All of this reminiscing causes me to wonder about the history we are making today. The Presiding Bishop has joined a number of fellow denominational leaders in composing Reclaiming Jesus: A Confession of Faith in a Time of Crisis. The statement asserts six basic tenets through which we find the call of Jesus among us. The tenets are: That we re-affirm the oneness of the Body of Christ as reflected in the human race in all of its diversity and a repudiation of racism in all its forms; that we attest to the way that Jesus treated all genders with equal respect, and our rejection of misogyny is a patterning of His attitude; we are called as a priority to care for the hungry, homeless, those living in poverty; we affirm the central importance of truth-telling in our dealings with each other at every level of society; we acknowledge the predominance of servanthood as Jesus’ own leadership style and expectation of his followers; and finally we see how as the people of God we are connected in a global family which has serious implication for the international policies we support.
Why is it considered important to highlight these elements at this time? The introduction to Reclaiming Jesus states: “We are living through perilous and polarizing times as a nation, with a dangerous crisis of moral and political leadership at the highest levels of our government and in our churches. We believe the soul of the nation and integrity of faith are now at stake. It is time to be followers of Jesus before anything else—nationality, political party, race, ethnicity, gender, geography—our identity in Christ precedes every other identity. We pray that our nation will see Jesus’ words in us, ‘By this will everyone know that you are my disciples, if you have love for one another.’ When politics undermines our theology, we must examine that politics. The church’s role is to change the world through the love of Jesus. The government’s role is to serve the common good by protecting justice and peace, rewarding good behavior while restraining bad behavior (Romans 13). When that role is undermined by political leadership, faith leaders must stand up and speak out. Dr. Martin Luther King Jr. said, “The church must be reminded that it is not the master or the servant of the state, but rather the conscience of the state.”
I am reminded that from time to time in recent history, the Church has had those within it whose prophetic voice had to be released. I think of the Barmen Declaration by pastors of the Confessing Church in the 1930s in Germany; and I reflect on the Christians facing oppression in the nations for which we at Keston College worked who refused to reduce human identity and value to an ideological caricature. I also think of Bishop Peni and his people’s daily upholding of peace and safety as a basic human right and whose nightly prayers for peace and protection in South Sudan have real faces behind them.

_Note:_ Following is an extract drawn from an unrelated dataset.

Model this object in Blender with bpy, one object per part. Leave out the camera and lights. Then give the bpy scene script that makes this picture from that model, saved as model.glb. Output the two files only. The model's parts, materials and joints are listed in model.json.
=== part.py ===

Will we be gathering in the future for a reunion of fellow strugglers for the Gospel who sought deep change in our society, fashioned by the outpouring of God’s love in Jesus and through the Spirit? Will we have seen walls of separation and inequality broken down, and reconciliation advanced and reparations of the breach restored? We will have that moment, and only because in the present we say “yes” to paying attention to what is going on around us, to embracing our baptismal covenant, and to finding when to declare “enough” to all disparagement and “welcome” to God’s restored image in all.